President Trump meets with a group of 11 Republican senators on Thursday to discuss ways to fix the nation's ethanol mandate to address oil refiners' concerns that the program "isn't working as intended," according to the White House.

"President Trump will meet with senators today to discuss his commitment to the Renewable Fuel Standard and how to effectively address the program's impact on independent refiners," said White House spokeswoman Lindsay Walters.

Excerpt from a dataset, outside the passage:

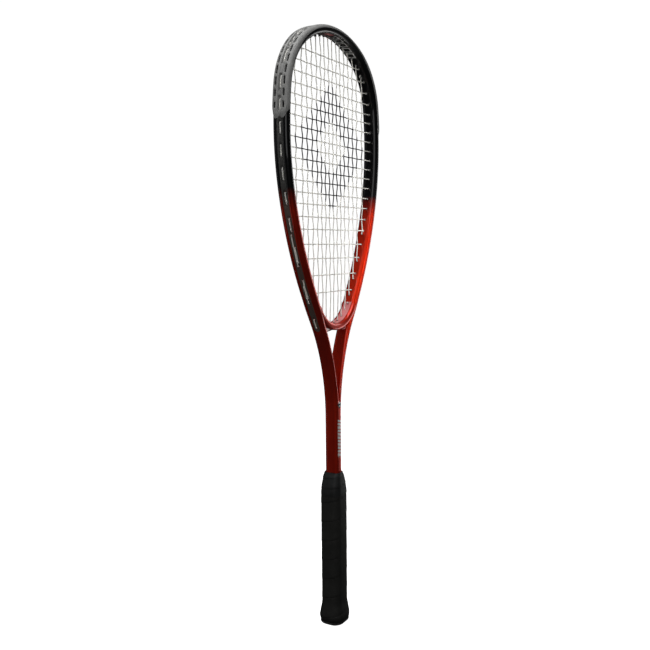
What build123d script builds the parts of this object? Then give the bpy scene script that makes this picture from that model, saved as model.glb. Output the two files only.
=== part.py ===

The senators meeting with Trump are being led by Texas Sen. Ted Cruz. The rest of the group includes Sens. John Barrasso of Wyoming, Bill Cassidy of Louisiana, John Cornyn of Texas, Mike Lee of Utah, Jim Inhofe of Oklahoma, Jeff Flake of Arizona, Mike Enzi of Wyoming, Jim Lankford of Oklahoma, John Kennedy of Louisiana, and Pat Toomey of Pennsylvania.

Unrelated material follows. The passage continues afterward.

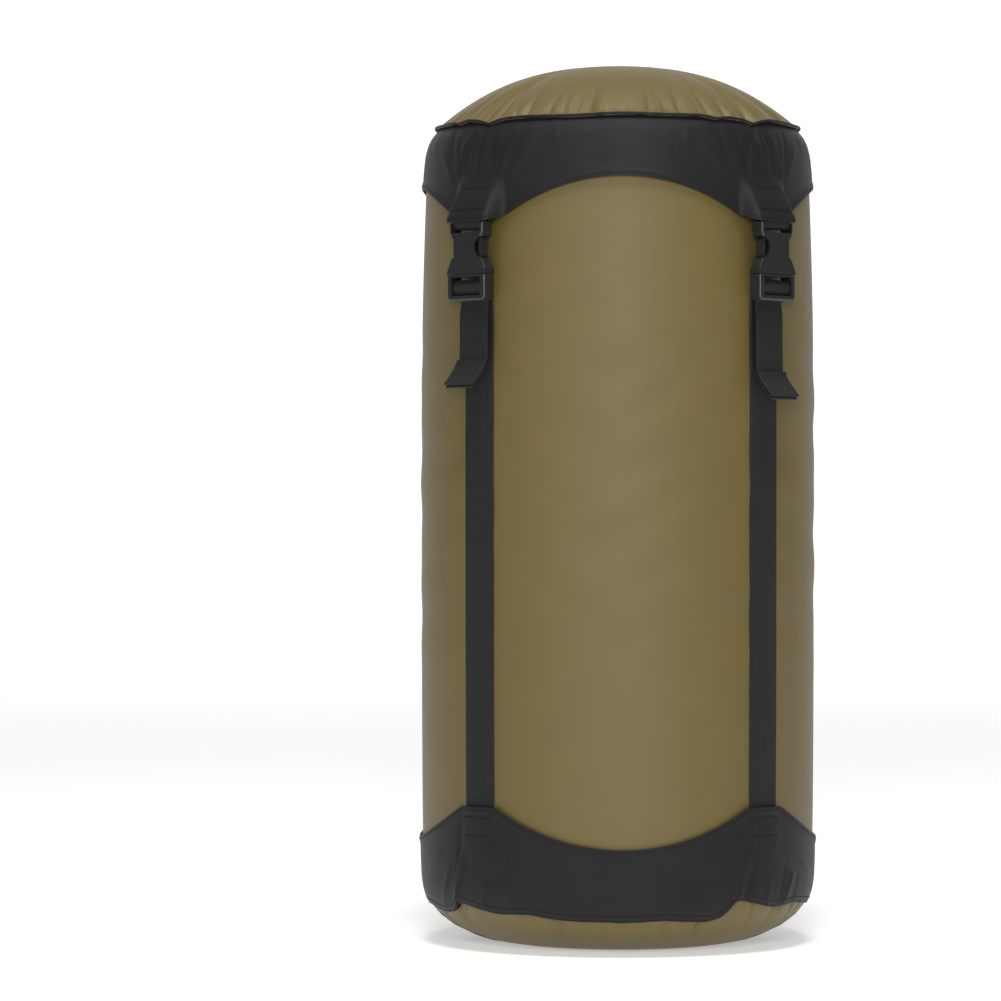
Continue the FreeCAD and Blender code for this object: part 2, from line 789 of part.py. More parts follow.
def build_release_arm(corner, azimuth, side, sign):
    """One springy arm of the plug, whose pad fills the socket's side window.

    Left and right are as seen facing the buckle from outside the sack.
    """
    body = new_body(f"Arm_{side}_{corner}")
    inner, outer, bevel = "dims.arm_inner", "dims.arm_outer", "dims.arm_chamfer"
    face = [
        (inner, "dims.arm_foot"),
        (f"{outer} - {bevel}", "dims.arm_foot"),
        (f"{outer} - {bevel}", "dims.arm_neck"),
        (outer, "dims.pad_low"),
        (outer, "dims.pad_high"),
        (f"{outer} - {bevel}", "dims.arm_tip"),
        (f"{inner} + {bevel}", "dims.arm_tip"),
        (inner, f"dims.arm_tip - 2 * {bevel}"),
    ]
    pad(body, "XZ_Plane", [(f"{sign}({x})", z) for x, z in face], "dims.tongue_thick")
    at_corner(body, azimuth, "dims.buckle_axis", "dims.parting")
    finish(body, f"release_arm_{corner}_{side}")


def build_straps():
    for corner, azimuth in CORNERS.items():
        build_load_strap(corner, azimuth)
        build_strap_tail(corner, azimuth)
        build_buckle_loop(corner, azimuth)
        build_socket(corner, azimuth)
        build_plug(corner, azimuth)
        build_release_arm(corner, azimuth, "left", "")
        build_release_arm(corner, azimuth, "right", "-")


def write_pieces():
    doc.recompute()
    for item in doc.Objects:
        if {"Invalid", "Error"} & set(item.State):
            raise RuntimeError(f"{item.Label} did not compute: {item.State}")
    os.makedirs("parts", exist_ok=True)
    for piece in pieces:
        shape = piece.Shape
        if shape.isNull() or not shape.isValid() or len(shape.Solids) != 1:
            raise RuntimeError(f"{piece.Label}: not one valid solid")
        shape.exportStep(f"parts/{piece.Label}.step")


fill_sheet()
build_base()
build_lower_yoke()
build_tube()
build_mouth()
build_drawcord()
build_cord_lock()
build_lid()
build_upper_yoke()
build_straps()
write_pieces()
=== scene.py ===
import math

import bmesh
import bpy
import numpy as np
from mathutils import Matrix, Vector


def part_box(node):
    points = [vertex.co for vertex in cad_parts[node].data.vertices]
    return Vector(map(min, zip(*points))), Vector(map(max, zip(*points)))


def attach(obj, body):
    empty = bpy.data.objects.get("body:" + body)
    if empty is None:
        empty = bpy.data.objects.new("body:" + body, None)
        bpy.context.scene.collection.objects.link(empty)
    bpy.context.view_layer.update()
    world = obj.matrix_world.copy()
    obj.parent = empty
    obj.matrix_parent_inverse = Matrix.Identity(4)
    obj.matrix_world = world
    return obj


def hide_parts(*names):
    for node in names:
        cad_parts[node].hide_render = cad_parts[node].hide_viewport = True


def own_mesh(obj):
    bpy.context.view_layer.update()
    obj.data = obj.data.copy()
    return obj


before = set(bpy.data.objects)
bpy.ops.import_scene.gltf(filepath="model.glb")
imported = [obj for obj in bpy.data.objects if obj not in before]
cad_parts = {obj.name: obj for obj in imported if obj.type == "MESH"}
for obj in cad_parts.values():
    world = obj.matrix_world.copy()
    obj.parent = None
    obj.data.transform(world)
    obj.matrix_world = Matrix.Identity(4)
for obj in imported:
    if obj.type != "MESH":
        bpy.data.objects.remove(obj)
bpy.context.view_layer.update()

# ---------------------------------------------------------------- studio
# A pale sweep that is floor and backdrop in one, a soft light above the camera, one overhead and one
# on the backdrop, and a long lens at the height of the sack's middle, looking straight on.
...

The Environmental Protection Agency's RFS program requires refiners to blend increasing amounts of ethanol and other biofuels into the nation's diesel and gasoline supply.

The refiners want the administration to free them from the high cost of complying with the RFS by requiring them to purchase Renewable Identification Number credits, which are subject to volatility and price spikes. The rising cost of RINs is forcing some refiners to consider layoffs, and the industry wants the administration to endorse a policy that addresses those costs.

But Trump also supports the RFS because of its positive impact in rural parts of the nation like Iowa, one of the nation's largest corn ethanol producers.

"The president understands the importance of the RFS to rural America," Walters explained. "He is also aware that workers in the refining sector believe the program isn't working as intended and should be improved to reduce their compliance burdens."

The meeting comes after the administration last week enacted new renewable fuel targets for 2018 at higher levels than oil refiners had wanted, while formally rejecting a scheme to remove refiners from the RFS program altogether.

Trump plans to listen to the group of senators who represent states with high numbers of refinery workers, like Texas, Louisiana, and Oklahoma.

Walters said that Trump hopes to find "common ground on both sides of this debate in order to achieve energy independence, provide affordable energy for consumers, create jobs and economic opportunity."

Agriculture Secretary Sonny Perdue, EPA Administrator Scott Pruitt, and Deputy Energy Secretary Dan Brouillette will also join the president, along with White House chief of staff John Kelly and six top White House advisers.